Up to this point, Mills has filmed all her videos on the trail with her phone. Through-hikers typically stop at a town every week or so to get food or recharge batteries. At these stops, Mills can get service to upload her videos. She typically sends them to a second person who edits and posts them for her.

Mills says that backpacking YouTube channels have been growing, and she thinks her channel has influenced others to create their own.

“I think more and more people aren’t necessarily doing so much the informational stuff after the trail, but there are definitely a lot that are vlogging while they hike,” she said. “I wasn’t the first one, but I think I was the first one that stayed consistent for over a year or two.”

Mills thinks her subscribers and viewers consist of people planning to through-hike who are looking for more information and people who dream of through-hiking but don’t make it a priority, don’t have a current lifestyle that allows them to pursue it or are intimidated to start.
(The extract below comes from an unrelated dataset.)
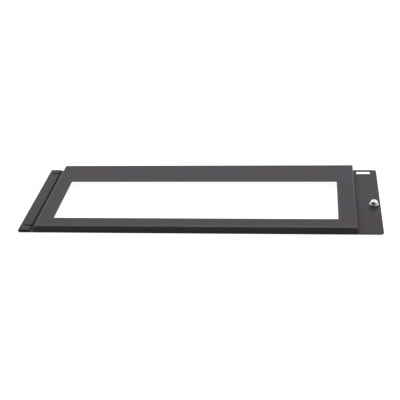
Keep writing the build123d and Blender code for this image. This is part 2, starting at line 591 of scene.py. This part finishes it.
def studioFloor():
    size = studio["floorSize"] / 2
    mesh = bpy.data.meshes.new("studioFloor")
    corners = [(-size, -size, 0), (size, -size, 0), (size, size, 0), (-size, size, 0)]
    mesh.from_pydata(corners, [], [(0, 1, 2, 3)])
    floor = bpy.data.objects.new("studio_floor", mesh)
    floor.location.z = plateLow.z - studio["floorDrop"]
    bpy.context.scene.collection.objects.link(floor)

    # the camera and metal see it white with the object's shadow; light bounces off plain grey
    finish = newFinish("paleFloor")
    lit = finish.node("ShaderNodeBsdfDiffuse", values={"Color": grey(studio["floorLit"])})
    glow = finish.node("ShaderNodeEmission", values={"Strength": studio["floorGlow"]})
    shown = finish.node("ShaderNodeAddShader", values={0: lit, 1: glow})
    plain = finish.node("ShaderNodeBsdfDiffuse", values={"Color": grey(studio["floorBounce"])})
    camera, mirrored = finish.lightPath()
    joined = finish.node("ShaderNodeMixShader", values={0: camera + mirrored, 1: plain, 2: shown})
    floor.data.materials.append(finish.end(joined))


def studioWorld():
    world = bpy.data.worlds.new("studioWorld")
    bpy.context.scene.world = world
    finish = Finish(world)
    camera, mirrored = finish.lightPath()
    x, y, _ = finish.axes(finish.node("ShaderNodeTexCoord", output="Generated"))
    ahead = y + x * studio["darkTurn"]
    seenInMetal = finish.ramp(ahead, *studio["darkReach"], studio["darkSide"], 1.0)
    lighting = 1 - camera - mirrored
    strength = camera + mirrored * seenInMetal + lighting * studio["fill"]
    finish.end(
        finish.node("ShaderNodeBackground", values={"Color": grey(1), "Strength": strength}),
        "ShaderNodeOutputWorld",
    )


def distantLight(settings):
    light = bpy.data.lights.new(settings["name"], "SUN")
    light.angle = math.radians(settings["spread"])
    light.energy = settings["strength"]
    holder = bpy.data.objects.new(settings["name"], light)
    holder.rotation_mode = "QUATERNION"
    holder.rotation_quaternion = Vector(settings["from"]).to_track_quat("Z", "Y")
    holder.visible_glossy = False  # metal mirrors the white studio alone
    bpy.context.scene.collection.objects.link(holder)


studioFloor()
studioWorld()
for settings in studio["lights"]:
    distantLight(settings)
print("studio lit")


# camera, as the photograph was taken: in front, a little to the right and slightly rolled
cameraView = {
    "place": (151.6 * mm, -1050.5 * mm, 591.8 * mm),
    "yaw": 8.03,
    "pitch": 29.13,
    "roll": -3.80,
    "focal": 872.6,  # in pixels of the square picture
    "picture": 400,
    "sensor": 36.0,
    "shift": -0.015,
}


def photoCamera():
    view = cameraView
    yaw, pitch, roll = (math.radians(view[name]) for name in ("yaw", "pitch", "roll"))
    ahead = Vector(
        (-math.sin(yaw) * math.cos(pitch), math.cos(yaw) * math.cos(pitch), -math.sin(pitch))
    )
    levelRight = Vector((math.cos(yaw), math.sin(yaw), 0))
    levelUp = levelRight.cross(ahead)
    right = levelRight * math.cos(roll) + levelUp * math.sin(roll)
    up = levelUp * math.cos(roll) - levelRight * math.sin(roll)
    camera = bpy.data.cameras.new("photoCamera")
    camera.sensor_width = view["sensor"]
    camera.lens = view["focal"] / view["picture"] * view["sensor"]
    camera.shift_x = view["shift"]
    camera.clip_start, camera.clip_end = 0.01, 100
    holder = bpy.data.objects.new("photoCamera", camera)
    turned = Matrix((right, up, -ahead)).transposed().to_4x4()
    turned.translation = Vector(view["place"])
    holder.matrix_world = turned
    bpy.context.scene.collection.objects.link(holder)
    bpy.context.scene.camera = holder


photoCamera()
bpy.context.scene.view_settings.view_transform = "Standard"
print("camera placed")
“Just having a place, like an outlet of information where people can learn about it, I think gives them the confidence to do it,” Mills said. “So I think maybe some people just enjoy seeing stuff that they can’t get out and do, and then some enjoy actually learning.”

After completing the Triple Crown, Mills isn’t certain what she’ll do next but is considering an international trail.

Through-hiking has made Mills appreciate everyday comforts most people take for granted, she said, and she feels that the trail opens people’s eyes to what’s really important in life.

“Before, I would say that comfort came from things, possessions,” she said. “But more and more in the past three years, it’s been less about possessions and more about experiences and memories and seeing things, adventures.”

Mills will likely start posting her CDT videos toward the end of April.